Elsie is rescued from Lynch's townhouse to join the frenzied dash to the lonely cabin where the Camerons are preparing to join their dead daughter. The Klan comes to the rescue at the last moment, paving the way for a double wedding between the Camerons and the Stonemans which restores peace to the community. However, it leaves open the question of whether the "nation" whose "birth" Griffith had in mind was that of the "Invisible Empire" of the KKK or of the disunited states, at last peacefully amalgamated by this symbolic marriage.

The first audiences saw the long runs of the big city "road shows"; a live orchestra accompanied the film, playing a rousing score by Joseph Carl Breil. Griffith travelled around the country constantly editing the film; the censors insisted upon other cuts. The results of this editing toned down the racist elements that Lillian Gish had feared might make people object to the film; however, protests to the film continued.
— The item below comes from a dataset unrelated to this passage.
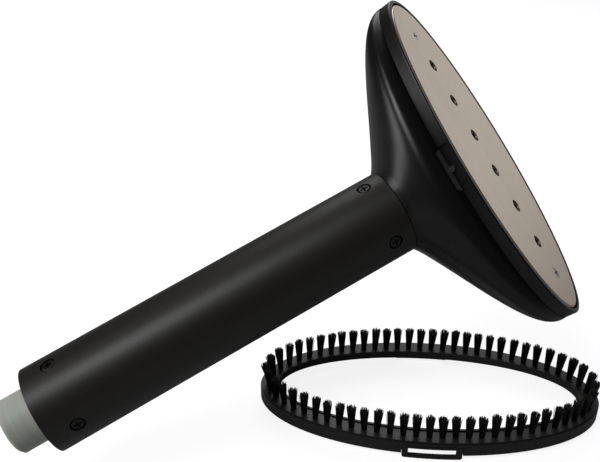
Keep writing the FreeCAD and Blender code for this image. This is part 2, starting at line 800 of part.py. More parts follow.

Griffith tried to remedy the situation by making his first talking picture Abraham Lincoln and by releasing a cut version of The Birth of a Nation , which was almost an hour shorter than the original; all references to the KKK were eliminated.

The film remains a landmark in the development of motion pictures. Its length (rarely equalled since), its exploitation of technical devices (producing startlingly new effects), and its establishment of the pattern of the horse opera that dominated American film melodrama, accord it a unique place in the evolution of American and international filmmaking.

It retains its sentimental and provocative power, but its circulation is restricted to groups studying both Griffith's reasons for making the film and the damage inflicted on a new medium by a great innovator's propagandistic vision. Perhaps the most perceptive judgement was written by a reviewer for the New York Times in 1921: "Sometimes it is almost epic in quality. But in many scenes it is falsely romantic and as blindly partisan as the most violent sectional tradition. It may be said that, as a rule, it comes closest to historical truth when it is furthest from Thomas Dixon."